I’ve always held a fascination for life in the 1800s, particularly in the west. I loved to read about the experiences of people who lived then. Granted, everyday life didn’t have the conveniences we have now. Can you imagine laundry day on the farm? Washing clothes, bedding, towels, etc. using a washtub and scrub board? It took fortitude.
But beyond the many physical challenges, there was also the simplicity of family pulling together—being together. Mamas wiping runny noses. Dads giving piggyback rides. Tiny hands learning to cut out gingerbread men. Lullabies. Bedtime prayers.
In The Christmas Cactus, I wanted to portray those aspects of life in 1873. Challenges, yes. Triumphs, laughter, and tears, certainly. But most of all, when all is said and done, I wanted to portray the making of a family.
Coming Fall 2021
It all started with a name.
While visiting friends, we sat down to watch a movie about Norwegian resistance during World War II. I was caught up in the story but when the credits rolled, the name Halstad piqued my interest. Then, for some unknown reason, the word “house” popped into my mind and I linked the two together.
A completely different story began to take shape.
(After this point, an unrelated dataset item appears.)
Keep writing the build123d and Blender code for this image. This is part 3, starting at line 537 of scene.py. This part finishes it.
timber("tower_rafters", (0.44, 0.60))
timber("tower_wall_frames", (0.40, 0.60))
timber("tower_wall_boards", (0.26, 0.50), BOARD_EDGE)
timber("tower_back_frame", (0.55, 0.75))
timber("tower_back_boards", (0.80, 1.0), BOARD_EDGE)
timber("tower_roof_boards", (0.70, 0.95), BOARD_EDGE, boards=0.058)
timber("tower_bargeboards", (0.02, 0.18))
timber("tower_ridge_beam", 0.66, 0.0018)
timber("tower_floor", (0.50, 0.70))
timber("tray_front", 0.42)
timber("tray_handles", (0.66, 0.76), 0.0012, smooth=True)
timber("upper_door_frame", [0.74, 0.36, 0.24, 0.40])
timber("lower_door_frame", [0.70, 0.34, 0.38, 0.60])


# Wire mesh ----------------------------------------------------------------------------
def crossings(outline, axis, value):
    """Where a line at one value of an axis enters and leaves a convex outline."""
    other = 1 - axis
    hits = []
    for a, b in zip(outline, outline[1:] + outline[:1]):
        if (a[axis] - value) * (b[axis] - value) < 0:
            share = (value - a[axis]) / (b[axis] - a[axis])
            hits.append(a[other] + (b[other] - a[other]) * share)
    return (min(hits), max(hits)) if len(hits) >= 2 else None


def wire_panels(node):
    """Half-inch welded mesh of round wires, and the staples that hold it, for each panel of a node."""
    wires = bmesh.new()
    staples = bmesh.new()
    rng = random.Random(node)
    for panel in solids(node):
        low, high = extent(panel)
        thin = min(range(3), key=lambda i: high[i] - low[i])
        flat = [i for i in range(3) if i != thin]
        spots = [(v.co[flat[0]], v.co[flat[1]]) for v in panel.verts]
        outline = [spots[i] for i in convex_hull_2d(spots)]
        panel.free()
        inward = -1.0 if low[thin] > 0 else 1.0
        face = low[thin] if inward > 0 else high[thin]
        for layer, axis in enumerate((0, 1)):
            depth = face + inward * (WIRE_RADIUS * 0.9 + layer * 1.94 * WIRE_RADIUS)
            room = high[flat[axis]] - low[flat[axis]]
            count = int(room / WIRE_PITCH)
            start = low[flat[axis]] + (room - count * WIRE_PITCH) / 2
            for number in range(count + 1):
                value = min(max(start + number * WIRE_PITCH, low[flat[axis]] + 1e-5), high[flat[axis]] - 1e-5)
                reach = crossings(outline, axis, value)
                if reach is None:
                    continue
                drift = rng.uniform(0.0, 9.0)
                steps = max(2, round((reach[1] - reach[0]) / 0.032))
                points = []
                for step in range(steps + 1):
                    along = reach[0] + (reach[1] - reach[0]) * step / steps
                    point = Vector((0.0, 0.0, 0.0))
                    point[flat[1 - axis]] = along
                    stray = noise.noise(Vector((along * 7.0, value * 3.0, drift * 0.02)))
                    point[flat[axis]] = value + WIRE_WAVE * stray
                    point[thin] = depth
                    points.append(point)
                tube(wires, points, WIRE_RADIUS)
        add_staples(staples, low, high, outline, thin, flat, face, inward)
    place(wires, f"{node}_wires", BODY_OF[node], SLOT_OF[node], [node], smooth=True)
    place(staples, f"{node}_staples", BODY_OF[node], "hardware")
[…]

A boarding house? Yes. Over the next few days the setting, plot, and characters unfolded. Grace, Soren, Allie, Ethan, and all the others.
It all started with one name from a random movie. Just one name and Halstad House was born.
Love, Mary Elisabeth
Mischievous kids. Nosy cows. Pig-headed horses. I was convinced my father grew up on a funny farm. Stories of his childhood peppered my youth – transporting me back to life in the boonies in the early part of the 20th century.
The tales became legend and I determined to save them. I began to write. And came up with a rambling list of events. Boring. All of a sudden an eleven-year-old girl popped into my mind, waving at me frantically. She could move to the farm. She could live out those stories first-hand. She could have her very own book.
I grabbed the idea and ran with it. Love, Mary Elisabeth was born.